Element Auction Shows There's Still Demand to Live Intown
Decatur Metro | March 1, 200940 Element condos at Atlantic Station went up for auction yesterday, and while the AJC seemed focused on the “bargain” prices, I was most interested to hear that all 40 condos were easily sold.
According to the article, 175 bidders showed up to bid on 40 Element condos with opening bids less than half their original asking price – though the two profiled in the article actually ended up going for more like 2/3rds the original asking price. To me this seems to indicate that the condo market is over-saturated not because of dying interest to live intown, but because property is simply over-priced.
Though it would be nice to have these condos going for insane amounts of money, its still good to see so much interest in Atlanta’s condos when the price is right.
I think you make a good point. I was thinking they would not sell all of them, but as you say, they did.
I guess you have to wonder if they would have built them at all if that was all they’d get for them.
Agreed David. That’s the one point I was getting stuck on too. But, if people continue to fill the vacancies and life begins to permeate AS, perhaps it has a chance.
Does anyone have an example of real estate development where the developer knew in advance what turns the market would take? Of course not. It’s a speculative business. Uncertainty is the rule, whether you’re building something of the highest quality or the least.
George Willis began Avondale Estates in the 20s and it was a smash. By 1931, only partially complete, he was auctioning off lots out of a tent for as little as $50. Today, with the soft filter of time passed, do we look at him with the same disdain?
It’s a market. Both buyers and sellers are willing participants in search of agreeable terms. That’s the way it’s supposed to work.
This is a situation where the lenders are trying to staunch the bleeding. There are no profits, and the buildings would not have been built if these were the expected prices. The market is very close to the bottom and it is a good time to buy. Whether these untis and Atlantic Station is a good buy depends on the buyer.
AS won’t have that kind of time frame because it won’t exist by then.

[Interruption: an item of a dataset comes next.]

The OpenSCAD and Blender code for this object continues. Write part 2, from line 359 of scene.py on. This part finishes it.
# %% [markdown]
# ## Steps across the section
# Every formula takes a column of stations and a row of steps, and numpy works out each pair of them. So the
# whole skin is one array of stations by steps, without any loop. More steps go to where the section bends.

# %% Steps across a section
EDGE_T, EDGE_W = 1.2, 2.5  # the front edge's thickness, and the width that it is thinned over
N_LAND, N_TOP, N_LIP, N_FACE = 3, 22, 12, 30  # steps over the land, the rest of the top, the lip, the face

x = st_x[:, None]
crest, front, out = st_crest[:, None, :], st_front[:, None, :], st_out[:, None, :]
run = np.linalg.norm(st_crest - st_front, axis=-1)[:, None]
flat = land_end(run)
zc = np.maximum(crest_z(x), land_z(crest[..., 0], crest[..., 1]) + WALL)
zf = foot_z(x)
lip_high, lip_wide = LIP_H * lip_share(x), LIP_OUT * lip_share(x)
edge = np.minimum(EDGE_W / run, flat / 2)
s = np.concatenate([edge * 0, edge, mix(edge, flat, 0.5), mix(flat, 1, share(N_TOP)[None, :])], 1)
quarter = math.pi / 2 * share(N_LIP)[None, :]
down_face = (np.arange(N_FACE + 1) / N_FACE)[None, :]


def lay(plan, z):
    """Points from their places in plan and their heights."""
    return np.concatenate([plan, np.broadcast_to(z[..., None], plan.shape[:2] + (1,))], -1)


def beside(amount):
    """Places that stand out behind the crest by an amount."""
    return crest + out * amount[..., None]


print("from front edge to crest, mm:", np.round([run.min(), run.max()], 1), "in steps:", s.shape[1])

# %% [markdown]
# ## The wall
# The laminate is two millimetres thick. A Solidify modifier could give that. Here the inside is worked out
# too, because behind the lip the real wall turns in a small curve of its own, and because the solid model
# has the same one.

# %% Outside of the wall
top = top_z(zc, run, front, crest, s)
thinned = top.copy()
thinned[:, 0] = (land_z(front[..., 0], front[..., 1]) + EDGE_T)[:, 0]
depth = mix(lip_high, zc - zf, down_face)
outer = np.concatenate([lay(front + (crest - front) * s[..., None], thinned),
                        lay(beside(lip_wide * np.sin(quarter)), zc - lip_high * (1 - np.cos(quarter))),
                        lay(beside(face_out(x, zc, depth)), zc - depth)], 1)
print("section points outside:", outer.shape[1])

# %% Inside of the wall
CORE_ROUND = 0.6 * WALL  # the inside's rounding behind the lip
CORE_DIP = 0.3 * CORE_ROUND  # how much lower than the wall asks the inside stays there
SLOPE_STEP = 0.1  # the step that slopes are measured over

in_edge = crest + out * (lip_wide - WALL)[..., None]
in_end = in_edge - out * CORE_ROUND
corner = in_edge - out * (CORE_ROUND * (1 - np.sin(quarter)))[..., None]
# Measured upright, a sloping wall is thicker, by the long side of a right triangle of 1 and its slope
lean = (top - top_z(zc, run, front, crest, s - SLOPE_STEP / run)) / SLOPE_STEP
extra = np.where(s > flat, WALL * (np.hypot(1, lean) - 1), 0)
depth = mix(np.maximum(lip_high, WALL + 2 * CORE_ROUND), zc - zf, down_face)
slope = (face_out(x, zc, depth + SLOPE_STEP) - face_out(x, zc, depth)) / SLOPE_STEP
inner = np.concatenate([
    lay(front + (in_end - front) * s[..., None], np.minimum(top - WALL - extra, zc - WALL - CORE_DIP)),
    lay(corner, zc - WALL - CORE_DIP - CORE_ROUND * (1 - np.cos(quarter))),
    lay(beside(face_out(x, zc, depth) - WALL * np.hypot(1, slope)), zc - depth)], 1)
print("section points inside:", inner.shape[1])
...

To me it wasn’t necessarily interest as much as it was the pricing. Make anything cheap enough and there will be speculators. There were 174 registered bidders but I’d say far fewer than half were actually bidding. Bidding was pretty fast until prices started hitting 180-210k for 2bdr and 250k for the 3bdr. These prices were far below what many other buildings are having existing homes listed for (partly due to the build quality of Element itself). Neighboring Twelve will probably have similar pricing as the speculators continue to fall out of that building. The fact that they dropped an additional 4-5 3bdr models into the auction due to interest also made a few people overpay early on. Accelerated Marketing Partners auctioned Tribute Lofts last year but just over half the units sold there due to lack of interest and not hitting target prices. Of course since Tribute is located in the Old 4th Ward rather than the relatively popular(for now) Atlantic Station its not directly comparable.
I’m sure a lot of the people were running numbers to see what they could rent the places out for and still turn a profit. Prior to the auction I checked MLS prices in Element and the 3bdr was at 400k, and the cheapest 2bdr was 220k. Basically the 200 or so residents just got their valuations hammered by 20-30% on the spot. To walk away w/ a 3bdr in the 250k range definitely was a steal but its still a big commitment in a relatively unpopular building in Atlantic Station.

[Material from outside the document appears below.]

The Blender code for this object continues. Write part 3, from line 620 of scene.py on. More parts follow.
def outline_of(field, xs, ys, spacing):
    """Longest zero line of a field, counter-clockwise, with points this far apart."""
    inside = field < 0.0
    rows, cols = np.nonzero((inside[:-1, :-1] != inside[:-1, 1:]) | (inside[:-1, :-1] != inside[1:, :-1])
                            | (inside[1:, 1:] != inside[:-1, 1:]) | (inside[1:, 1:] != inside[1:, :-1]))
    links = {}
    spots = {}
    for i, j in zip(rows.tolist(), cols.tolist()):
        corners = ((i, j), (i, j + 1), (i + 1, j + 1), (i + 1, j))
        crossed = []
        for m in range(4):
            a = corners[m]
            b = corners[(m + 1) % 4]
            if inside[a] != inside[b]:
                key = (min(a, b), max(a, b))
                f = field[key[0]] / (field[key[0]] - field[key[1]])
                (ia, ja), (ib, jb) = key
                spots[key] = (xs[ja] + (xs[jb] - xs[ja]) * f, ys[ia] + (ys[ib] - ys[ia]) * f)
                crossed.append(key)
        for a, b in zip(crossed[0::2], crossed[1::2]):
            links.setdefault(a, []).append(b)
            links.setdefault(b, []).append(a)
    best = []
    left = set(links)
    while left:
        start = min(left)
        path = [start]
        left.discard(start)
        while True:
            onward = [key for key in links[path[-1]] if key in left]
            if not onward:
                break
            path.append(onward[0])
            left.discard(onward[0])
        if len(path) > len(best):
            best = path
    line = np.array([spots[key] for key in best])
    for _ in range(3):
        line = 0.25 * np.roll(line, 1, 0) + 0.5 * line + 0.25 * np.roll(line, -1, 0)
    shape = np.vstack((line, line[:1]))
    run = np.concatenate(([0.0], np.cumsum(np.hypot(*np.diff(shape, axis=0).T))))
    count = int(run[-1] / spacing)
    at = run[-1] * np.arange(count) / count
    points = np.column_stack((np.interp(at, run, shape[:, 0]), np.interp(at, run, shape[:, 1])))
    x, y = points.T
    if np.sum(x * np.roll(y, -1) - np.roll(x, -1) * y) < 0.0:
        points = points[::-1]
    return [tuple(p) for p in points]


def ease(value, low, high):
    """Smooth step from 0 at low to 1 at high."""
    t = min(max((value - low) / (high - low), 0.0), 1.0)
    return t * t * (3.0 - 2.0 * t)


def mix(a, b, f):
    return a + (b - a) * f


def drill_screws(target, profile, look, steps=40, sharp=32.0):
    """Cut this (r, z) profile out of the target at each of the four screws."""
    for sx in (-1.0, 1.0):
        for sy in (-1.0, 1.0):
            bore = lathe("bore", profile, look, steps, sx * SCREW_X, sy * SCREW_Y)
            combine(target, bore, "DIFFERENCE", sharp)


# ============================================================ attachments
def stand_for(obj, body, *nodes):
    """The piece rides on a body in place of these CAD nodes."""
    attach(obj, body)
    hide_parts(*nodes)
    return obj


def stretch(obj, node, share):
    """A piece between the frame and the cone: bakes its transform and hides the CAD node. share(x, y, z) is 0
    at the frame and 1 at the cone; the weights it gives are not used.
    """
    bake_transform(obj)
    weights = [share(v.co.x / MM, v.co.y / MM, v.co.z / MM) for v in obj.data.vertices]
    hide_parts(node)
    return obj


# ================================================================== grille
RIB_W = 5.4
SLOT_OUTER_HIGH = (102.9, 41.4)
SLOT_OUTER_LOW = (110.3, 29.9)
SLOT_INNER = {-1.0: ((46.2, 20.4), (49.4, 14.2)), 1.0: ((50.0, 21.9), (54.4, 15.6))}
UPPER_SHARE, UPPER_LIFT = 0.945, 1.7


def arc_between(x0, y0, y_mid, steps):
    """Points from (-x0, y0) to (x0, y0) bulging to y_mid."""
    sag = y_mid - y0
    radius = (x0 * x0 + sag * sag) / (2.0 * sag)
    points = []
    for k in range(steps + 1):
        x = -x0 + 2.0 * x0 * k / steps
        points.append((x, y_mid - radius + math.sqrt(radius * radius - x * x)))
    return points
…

I had a enough reservations about Element that I didn’t bid despite units closing squarely in my target price range. The units were cheaply finished, HOA high for relatively low service levels (no doorman for $300/mon?), and proximity of so many units to 17th st. I felt it better to walk away after seeing the existing homeowners now had zero incentive to keep paying their mortgages now that they were 40-100k+ underwater. If I decide to stay in midtown, I’ll wait till the pricing is right on one of the half dozen or so high rises between 14th and 6th. My Novare rental landlord just offered a significant discount(still not cheap enough for me to stay). Viewpoint and 1010Midtown are still under half full. Then there’s the Atlantic that might just take Novare under completely since it looks like its still climbing.
These auctions may clear a single developers inventory now and there but given the wasteland of townhomes & condos I see biking from midtown to Stone Mountain, there’s no end in sight for falling values in areas that quite the place to be.
DM write: “Though it would be nice to have these condos going for insane amounts of money….”
Why? To make the developer rich? To see less affordable housing?
This comment seems oddly juxtaposed to your ordinarily pithy take on the world. I must have missed something, no?
B. Steal
Brad “man o steal”: It was more a comment about general demand for property intown, than the hope of rampant gentrification. And while I lose little sleep over the viability of rich developers, we do need their interest if we’re going to build up Atlanta’s central core.
Hopefully I have regained some of my pith!
I think I agree 100 percent with Justin.